Nagahama Y, Zervos TM, Murata KK, Holman L, Karsonovich T, Parker JJ, Chen JS, Phillips HW, Fajardo M, Nariai H, Hussain SA, Porter BE, Grant GA, Ragheb J, Wang S, O'Neill BR, Alexander AL, Bollo RJ, and Fallah A. Real-World Preliminary Experience With Responsive Neurostimulation in Pediatric Epilepsy: A Multicenter Retrospective Observational Study. Neurosurgery 2021.
BACKGROUND: Despite the well-documented utility of responsive neurostimulation (RNS, NeuroPace) in adult epilepsy patients, literature on the use of RNS in children is limited.
OBJECTIVE: To determine the real-world efficacy and safety of RNS in pediatric epilepsy patients.
METHODS: Patients with childhood-onset drug-resistant epilepsy treated with RNS were retrospectively identified at 5 pediatric centers. Reduction of disabling seizures and complications were evaluated for children (<18 >yr) and young adults (>18 yr) and compared with prior literature pertaining to adult patients.

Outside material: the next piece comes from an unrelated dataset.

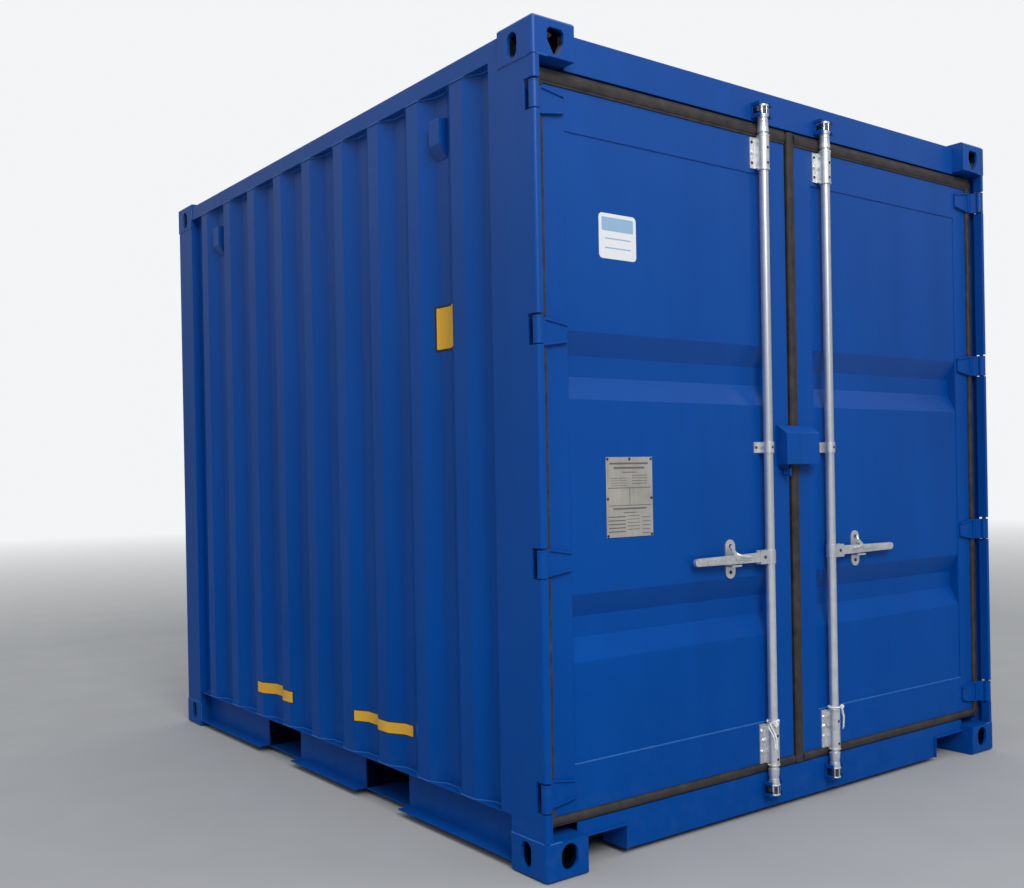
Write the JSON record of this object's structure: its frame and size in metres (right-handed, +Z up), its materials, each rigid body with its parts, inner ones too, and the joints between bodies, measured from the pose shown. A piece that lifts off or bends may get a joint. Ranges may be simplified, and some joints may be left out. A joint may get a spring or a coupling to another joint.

RESULTS: Of 35 patients identified, 17 were <18 yr at the time of RNS implantation, including a 3-yr-old patient. Four patients (11%) had concurrent resection. Three complications, requiring additional surgical interventions, were noted in young adults (2 infections [6%] and 1 lead fracture [3%]). No complications were noted in children. Among the 32 patients with continued therapy, 2 (6%) achieved seizure freedom, 4 (13%) achieved ≥90% seizure reduction, 13 (41%) had ≥50% reduction, 8 (25%) had <50% reduction, and 5 (16%) experienced no improvement. The average follow-up duration was 1.7 yr (median 1.8 yr, range 0.3-4.8 yr). There was no statistically significant difference for seizure reduction and complications between children and young adults in our cohort or between our cohort and the adult literature.
CONCLUSION: These preliminary data suggest that RNS is well tolerated and an effective off-label surgical treatment of drug-resistant epilepsy in carefully selected pediatric patients as young as 3 yr of age. Data regarding long-term efficacy and safety in children will be critical to optimize patient selection.